Curiously, the story of who first suggested this possible windfall of public funds for the Mercado has changed. Both Hamel and Myers say the Mercado museum idea was Hamel's. But in an August 15 letter to Mayor Paul Johnson, Myers wrote: "Representatives of the owners of the Mercado property have approached the museum with the suggestion that one or more of the buildings at the Mercado be purchased by the city for use as the home [of the museum]." Myers says she didn't have her facts straight when she wrote the letter to Johnson.

The directors still aren't sure if it's legal--or feasible--for them to move into the Mercado. But if they do, the new digs may seem a bit, well, plastic.

The pink and blue Mercado is supposed to look like a festive Mexican village, but some people say it looks more like a gaudy stage set of a Mexican ghost town.

By comparison, the museum has been housed for 64 years in an elegant adobe building. When the Daughters of the American Revolution came up with the idea for the museum, the area surrounding the museum was tres chic.

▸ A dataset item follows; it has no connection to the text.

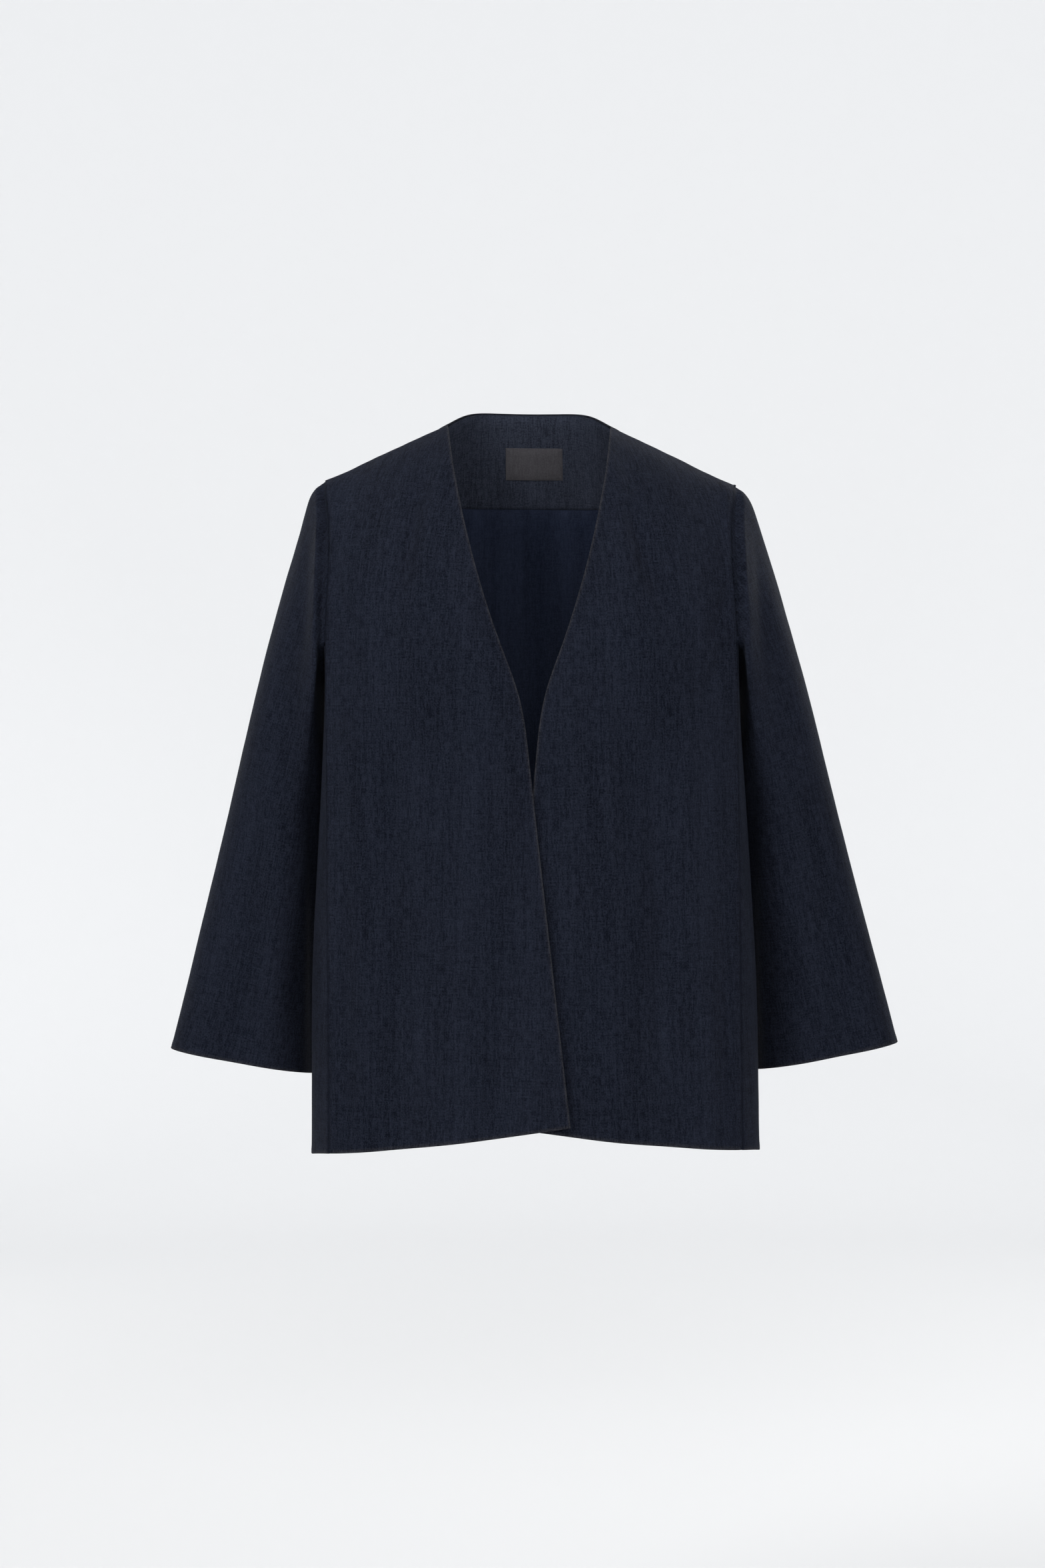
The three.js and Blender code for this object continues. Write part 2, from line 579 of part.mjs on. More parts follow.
const LAYER_DEPTH = DENIM + LAYER_GAP;

function facingPlaces(back, upper) {
  const columns = (row) => row.slice(FACING_SIDE_COLUMN, row.length - FACING_SIDE_COLUMN);
  const places = placesOf(back, upper.slice(0, FACING_ROWS + 1).map(columns));
  const trimmed = trimTop(trimSides(places, PART_INSET), EDGE_INSET);
  return trimTop(trimmed.reverse(), PART_INSET).reverse();
}

// The lining: one grid below the facing, and one on each side of it that stops short of the shoulder.
function liningWall(back, upper, lower) {
  const betweenArmholes = (row) => row.slice(SIDE_COLUMNS, -SIDE_COLUMNS);
  const lowRows = lower.slice(1, LINING_ROWS + 1).map(betweenArmholes);
  const below = trimSides(placesOf(back, [...upper.slice(FACING_ROWS), ...lowRows]), EDGE_INSET);
  const above = trimSides(placesOf(back, upper.slice(1, FACING_ROWS)), EDGE_INSET);
  const beside = [...above, below[0]];
  const viewersLeft = beside.map((row) => row.slice(0, FACING_SIDE_COLUMN + 1));
  const viewersRight = beside.map((row) => row.slice(-FACING_SIDE_COLUMN - 1));
  return wallOf(layerSheet([viewersLeft, viewersRight, below]), LAYER_DEPTH, LAYER_DEPTH + THIN_CLOTH);
}

// The place on the facing at a distance from the middle and a height.
function placeOnFacing(places, x, z) {
  const middle = Math.floor(places[0].length / 2);
  const along = (row) => {
    let j = 1;
    while (j < row.length - 1 && row[j].point.x < x) j += 1;
    const [a, b] = [row[j - 1], row[j]];
    return mix(a, b, (x - a.point.x) / (b.point.x - a.point.x));
  };
  let i = 1;
  while (i < places.length - 1 && places[i][middle].point.z > z) i += 1;
  const [above, below] = [along(places[i - 1]), along(places[i])];
  return mix(above, below, (z - above.point.z) / (below.point.z - above.point.z));
}

function labelWall(facing) {
  const depth = LAYER_DEPTH + THIN_CLOTH + LAYER_GAP;
  const rows = [];
  for (let i = 0; i <= LABEL.rows; i += 1) {
    const z = LABEL.z + LABEL.height * (0.5 - i / LABEL.rows);
    const row = [];
    for (let j = 0; j <= LABEL.columns; j += 1) {
      row.push(placeOnFacing(facing, LABEL.x + LABEL.width * (j / LABEL.columns - 0.5), z));
    }
    rows.push(row);
  }
  return wallOf(layerSheet([rows]), depth, depth + THIN_CLOTH);
}

function meshOf(name, geometry, finish) {
  geometry.computeVertexNormals();
  const material = new THREE.MeshStandardMaterial({ metalness: 0, ...finish });
  const mesh = new THREE.Mesh(geometry, material);
  mesh.name = name;
  return mesh;
}

function makeJacket() {
  const lower = lowerBackGrid();
  const upper = upperBackGrid();
  const back = sheetOf([lower, upper]);
  const jacket = new THREE.Group();
  for (const side of [-1, 1]) {
    const grid = frontGrid(side);
    const sheet = sheetOf([side < 0 ? grid.map((row) => [...row].reverse()) : grid]);
    const front = { side, grid, sheet };
    sewSide(front, back, lower);
    sewShoulder(front, back, upper);
    const name = side < 0 ? "right" : "left";
    jacket.add(meshOf(`front_${name}`, wallOf(sheet, 0, DENIM), COLOURS.denim));
    const loop = armholeLoop(front, back, lower, upper);
    jacket.add(meshOf(`sleeve_${name}`, sleeveWall(side, loop), COLOURS.denim));
  }
  const facing = facingPlaces(back, upper);
  const facingWall = wallOf(layerSheet([facing]), LAYER_DEPTH, LAYER_DEPTH + THIN_CLOTH);
  jacket.add(meshOf("back", wallOf(back, 0, DENIM), COLOURS.denim));
  jacket.add(meshOf("back_neck_facing", facingWall, COLOURS.denim));
  jacket.add(meshOf("back_lining", liningWall(back, upper, lower), COLOURS.lining));
  jacket.add(meshOf("label", labelWall(facing), COLOURS.label));
  return jacket;
}

export default makeJacket();
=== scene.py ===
"""The looks of a collarless, open-front denim jacket that hangs filled out, with nobody in it.

Each cut piece is a thin shell of cloth on the form of its own solid. The skin that shows is copied,
laid out flat for its weave, smoothed, creased, given its thickness and then its finish.
Sizes are in metres. +X is the viewer's right, +Y points to the back and +Z points up.
"""

import heapq
import logging
import math
from dataclasses import dataclass, field, replace
from enum import Enum

import bmesh
import bpy
import numpy as np
from mathutils import Matrix, Vector, noise
from mathutils.bvhtree import BVHTree
from mathutils.kdtree import KDTree


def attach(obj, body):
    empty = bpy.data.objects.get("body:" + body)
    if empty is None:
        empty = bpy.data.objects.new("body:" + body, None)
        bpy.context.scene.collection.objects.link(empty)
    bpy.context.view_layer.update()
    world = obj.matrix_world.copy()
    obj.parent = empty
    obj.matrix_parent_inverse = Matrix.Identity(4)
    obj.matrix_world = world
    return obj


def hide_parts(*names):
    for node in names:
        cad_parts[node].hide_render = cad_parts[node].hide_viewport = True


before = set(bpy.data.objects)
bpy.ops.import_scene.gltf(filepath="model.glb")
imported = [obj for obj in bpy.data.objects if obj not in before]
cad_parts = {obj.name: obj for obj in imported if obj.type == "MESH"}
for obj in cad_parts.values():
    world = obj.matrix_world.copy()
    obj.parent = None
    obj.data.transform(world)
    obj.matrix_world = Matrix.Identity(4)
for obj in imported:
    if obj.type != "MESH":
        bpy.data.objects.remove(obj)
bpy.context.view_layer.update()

LOG = logging.getLogger("denim_jacket")
BODY = "root"
MM = 0.001

UV_NAME = "flat_pattern"
EDGE_ATTRIBUTE = "turned_edge"
SEAM_ATTRIBUTE = "seam"

MERGE_DISTANCE = 0.01 * MM
SKIN_ANGLE = math.radians(50)
QUAD_ANGLE = math.radians(75)
SEWN_WITHIN = 3.5 * MM
SEAM_SHARE = 0.52
SEAM_REACH = 9 * MM
SHOULDER_TILT = -0.02
TIP_PLACE = (0.199, -0.004, -0.066)
TIP_RADII = (0.022, 0.045, 0.022)
TIP_MOVE = (0.003, 0.0, 0.002)
SHOULDER_ZONE = (-0.26, -0.10)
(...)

Today, only a handful of visitors is brave enough to stop by and view the museum's quirky collections of Salt River Valley memorabilia.

Since the early Eighties, the museum's directors have been lobbying to move the museum to a more welcoming neighborhood. In 1988, they scored a remarkable coup when the museum got $3.5 million in municipal bond money for a new building on the north end of a proposed Heritage Science Park in the area of Fifth Street and Monroe. The idea was that the history museum, along with a proposed science museum, would bring excitement and visitors to the area.

The museum directors agreed to donate the old adobe at Tenth Avenue and Van Buren to the city parks department, which promised to preserve it. The new museum building at Heritage Science Park was to be designed by a noted South American architect Emilio Ambasz. But almost immediately, the project began hitting snags. First, the city pleaded poverty and announced that the Big Move couldn't take place until the mid-Nineties. And then the architectural drawings for the new museum by Ambasz, while decidedly beautiful, came in over budget because no one could figure out how to economically move an old underground telephone cable. Ambasz is currently retooling his plans to see if he can drive down the cost, according to city and museum officials.

All of this is not to say that the directors don't like the Ambasz design. They love it. But Myers and others shudder to think that they might not be able to move into the Ambasz building until 1997. That's six more years of hookers and druggies.

"We'd really like to be in our building in Heritage Science Park," says Myers. "That's been our dream and our goal. But if we can get a similar sized facility and get out of here years earlier, we're not going to turn our backs on that possibility."

In the meantime, some architects are shocked that the museum is thinking about forsaking a future home designed by a world-class architect for what they consider to be the less-than-inspiring Mercado.

"It is a very serious issue," says John Meunier, dean of the College of Architecture and Environmental Design at Arizona State University and a member of the Central City Board of Architectural Review.

Meunier points out that Heritage Science Park, as originally planned, would be an architectural jewel. He says he's dismayed that the history museum directors, and the city itself, would consider using bond money intended for architectural masterpieces to move into the Mercado.

Myers says architecture isn't her concern right now. "My taste in architecture is not relevant to this discussion," she says. "We're faced with a serious problem. We might not be able to stay open."

During a recent week, she says, the museum had only nine visitors. "And four of them were casing us out for possible theft."

The directors still aren't sure if it's legal for them to move into the Mercado.